Trois enjeux principaux

  • Sur le cadre de travail
    La révolution numérique induit une hétérogénéité croissante des lieux de travail avec l’essor du télétravail et du travail à distance, ou nomade. D’autre part, les conséquences en matière de temps de travail doivent être traitées, tant le forfait des salariés autonomes que l’articulation vie privée / vie professionnelle.

    Également ces transformations demandent de revoir la gestion du lien de subordination par le management, surtout pour le travail à distance, qui tend à faire passer ce lien de l’obligation de moyens à une obligation de résultat.

    Enfin, la transformation numérique facilite l’apparition de nouvelles formes d’emploi : salariat multi-employeur, prêt temporaire de main-d’œuvre, portage salarial, coopératives d’activité et d’emploi (CAE, entreprenariat collectif où le créateur est entrepreneur salarié de la coopérative, avec un salaire proportionnel au chiffres d’affaires réalisé), et surtout auto-entreprenariat.

  • Sur la qualité de vie au travail
    La transformation numérique comporte souvent une intensification du travail qui impacte tant la qualité du travail que celle de la vie au travail.
  • Sur la fonction managériale
    Le management de proximité est capital pour que la transformation numérique se passe bien. Or, les conditions d’exercice de ce management sont d’ores et déjà bouleversées, avec une injonction contradictoire entre autonomie et contrôle, une hybridation des formes de coordination (hiérarchique, de projet, ou en réseau), dans un univers de diversité croissante tant des « ressources » internes qu’externes.

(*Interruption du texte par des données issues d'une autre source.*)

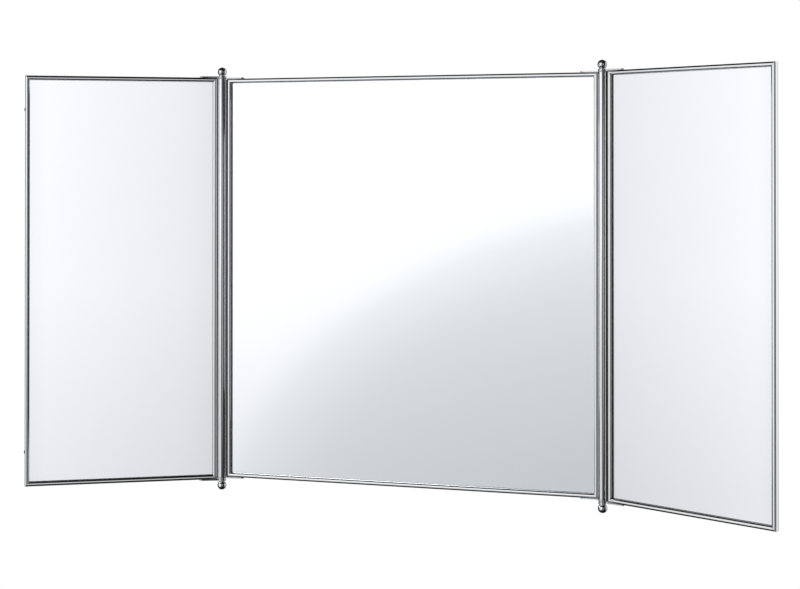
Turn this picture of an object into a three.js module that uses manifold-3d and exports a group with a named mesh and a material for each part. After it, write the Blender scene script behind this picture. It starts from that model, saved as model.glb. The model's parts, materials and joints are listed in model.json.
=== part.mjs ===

Réussir la transformation numérique en entreprise : principales propositions concernant le travail

  1. Des propositions relatives à l’éducation au numérique
    1. Développer l’éducation numérique par la formation initiale et continue, une priorité : en mobilisant les moyens de la formation, en consultant les branches sur leurs besoins, en intégrant le numérique dans les savoirs fondamentaux à l’école, et avec une mobilisation de tous les acteurs ;
    2. Placer la transformation numérique au cœur des dispositifs de professionnalisation et de passerelles entre les métiers : en s’appuyant sur la GPEC pour développer la requalification et la reconversion, grâce à des formations ; en intégrant l’objectif de la parité hommes / femmes dans la transformation numérique ; en reconnaissant et en intégrant dans les politiques de rémunération les compétences et qualifications acquises ; et en multipliant et valorisant dans l’enseignement supérieur des formations à l’innovation et la coopération ;
  1. Des propositions relatives à l’adaptation du cadre de travail
    1. Offrir un cadre juridique et fiscal incitatif et protecteur : en sécurisant le forfait jours, en se dotant d’un cadre juridique pour le travail nomade, en réinscrivant les nouvelles formes de travail dans le système de protection sociale, en clarifiant les situations respectives salarié/travailleur indépendant, en créant une plateforme publique où chacun pourra consulter ses droits ;
  1. Des propositions relatives à la qualité de vie au travail
    1. Mettre la transformation numérique au service de la qualité de vie au travail : par un droit et un devoir de déconnexion, une politique de régulation de l’usage des outils numériques dans les entreprises, des politiques RH visant à renforcer le collectif dans l’entreprise, l’ergonomie des espaces de travail, à protéger la santé des travailleurs en particulier par une mesure de la charge de travail en plus de celle du temps de travail, l’intégration des risques spécifiques dans la prévention des risques professionnels, l’évaluation du collectif et pas seulement de la performance individuelle, la clarification du cas d’accident du travail à distance, l’encadrement strict de l’usage des données relatives aux salariés et la diffusion des bonnes pratiques ;
  1. Des propositions relatives à la co-innovation
    1. Parvenir à une entreprise de la co-construction et de la co-innovation : en intégrant les outils numériques dans le dialogue social, et leur utilisation par les partenaires sociaux, en développant dans les entreprises une logique de co-construction et co-innovation ;
    2. Comprendre et anticiper les enjeux de la transformation numérique : tant au niveau de la recherche que par le développement du dialogue social à tous niveaux et du dialogue entre l’État et les partenaires sociaux – ce qui a donné lieu à une des trois tables rondes de la très récente Conférence sociale.

On le voit par le très large champ de la transformation numérique traité, ce rapport constitue un outil pour tracer tant le panorama du numérique aujourd’hui et demain que des pistes de propositions et de dialogue social, au niveau national interprofessionnel, des branches et des entreprises ainsi que d‘évolutions réglementaires.